Remembrance of Demons Past

The Unborn raids the modern horror memory bank, from The Exorcist to Auschwitz

Oldman, Yustman: Milking the durable exorcism subgenre
Oldman, Yustman: Milking the durable exorcism subgenre

For as long as it forges ahead without explanations, The Unborn works as a series of snap-cut gotchas introducing each new contestant in its pageant of cold-sweat set pieces. Often, this involves starlet Odette Yustman approaching some obscured, inevitably terrifying figure from behind, very... very... slowly.

Yustman plays Casey, a well-heeled, young, Chicago-area suburbanite who's been having bad dreams. The night terrors begin to infest her waking life when, while baby-sitting one of those whey-faced grade-schoolers who populate modern horror films as if by quota, the kiddie cryptically intones: "Jumby wants to be born now." (Not quite "They're heeere," granted.)

Trying to figure out what exactly that means leads Casey and The Unborn into a thicket of exposition — involving suicided mothers, Nazi mad geneticists, kabbalah/Jewish folklore — from which it never returns (though it does leave a memorable pungency behind). A catnapping MPAA stamped this one with a PG-13, but you can still see our heroine, in an out-of-body dream-float, witnessing her own mutilation by some sinister moppet; the hallucinated return of the dead matriarch with a howling, slimy, saber-toothed skull; and an eruption of slopping, slithering, grub-like fingers grabbing at sweet, hapless Casey.

Yustman's "character" is basically skin-deep, views of her in various stages of intimacy her dramatic development (a view of the actress's pert butt in vacuum-wrapped panties is The Unborn's international poster). Writer/director David Goyer (creator of the Blade franchise) is resourceful in maneuvering his muse into suggestively deviant setups; one scene, sure to set any crowd abuzz with "Wait, really?" anticipation, has her putting her ear to a mysteriously whispering glory hole in a nightclub bathroom stall (cue inadvertent flashbacks to Shawn Wayans' phallic debraining in Scary Movie). During a penultimate exorcism, she gets to model a ball gag.

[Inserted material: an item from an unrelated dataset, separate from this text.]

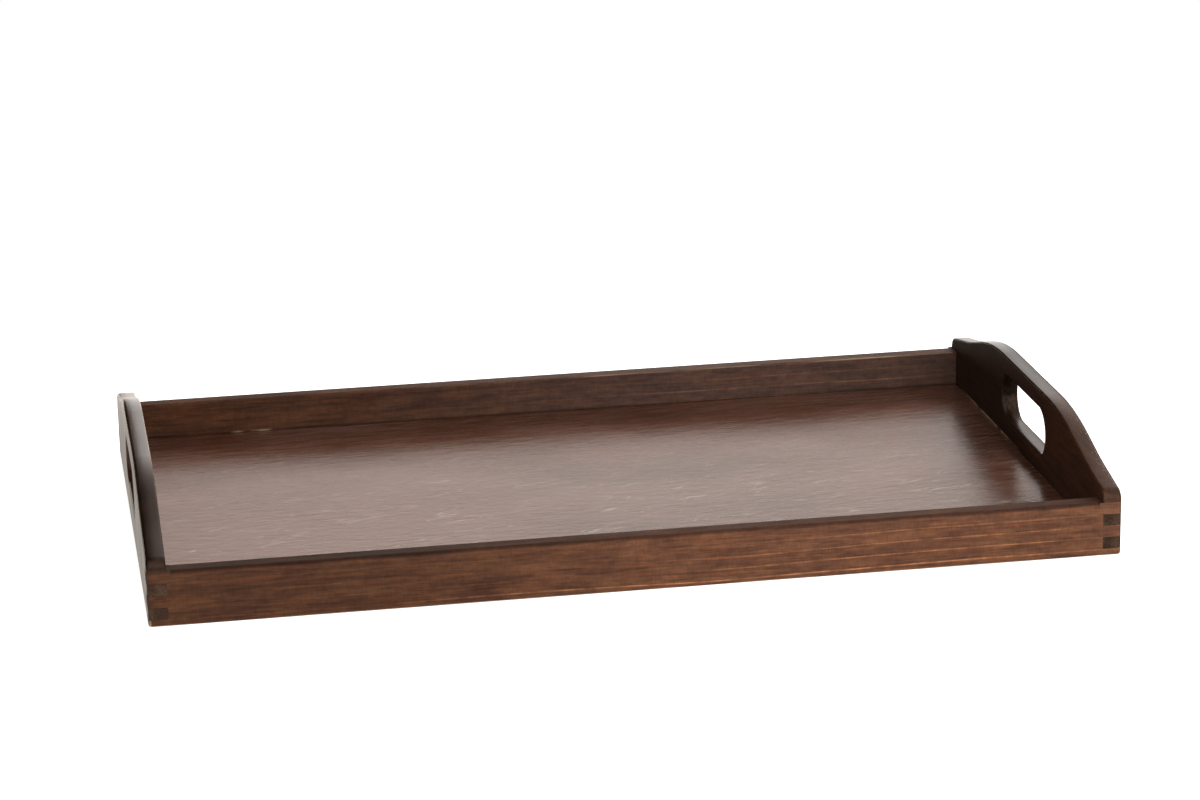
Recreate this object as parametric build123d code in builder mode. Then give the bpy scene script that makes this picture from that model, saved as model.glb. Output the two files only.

No, The Unborn is not a remake of the little-loved 1991 Brooke Adams fertility clinic shocker of the same name. The titular reference to from-the-womb haunting is only an afterthought; this Unborn more fully belongs to the durable exorcism subgenre. The cultural-milestone success of The Exorcist was sufficient to establish an entertainment cottage industry that has made room for Marvel Comics' Ghost Rider, a blaxploitation spinoff (1974's Abby), and even a day-late Zucker-biting parody (Repossessed), with the '00s having seen a small-scale return of the cycle (Exorcist prequels, Hex, An American Haunting, The Exorcism of Emily Rose).

The Unborn, however, harks back pre-Linda Blair to one of the earliest mass-culture manifestations of the roving-soul-looking-for-a-host-to-enter-the-corporeal-plane thing: shtetl ethnologist S. Ansky's 1920 smash of the Yiddish stage, The Dybbuk. Goyer may have changed the name and spiritual trappings, but the symptoms of dybbuk possession here involve crab-walking while one's head twists backward. Old World Jewish superstition is reintroduced to an assimilated, way-beyond-the-pale America as Casey and her BFF sidekick ("Do you believe in ghosts?" "You know I do!") follow hunches to a Holocaust survivor in a local rest home and to a Talmudic scholar (Rabbi Gary Oldman, looking old, man).

The final exorcism by committee, performed in an abandoned asylum that looks as if it were laid out by the Illinois chapter of the Knights Templar, is a pan-denominational, p.c. update of The Exorcist's implicit verification of Catholicism's One True Faith — an eclectic outreach conference with everyone but an imam along for the ride. Tune out the battle royal bombast, and start wondering where to eat after the movie.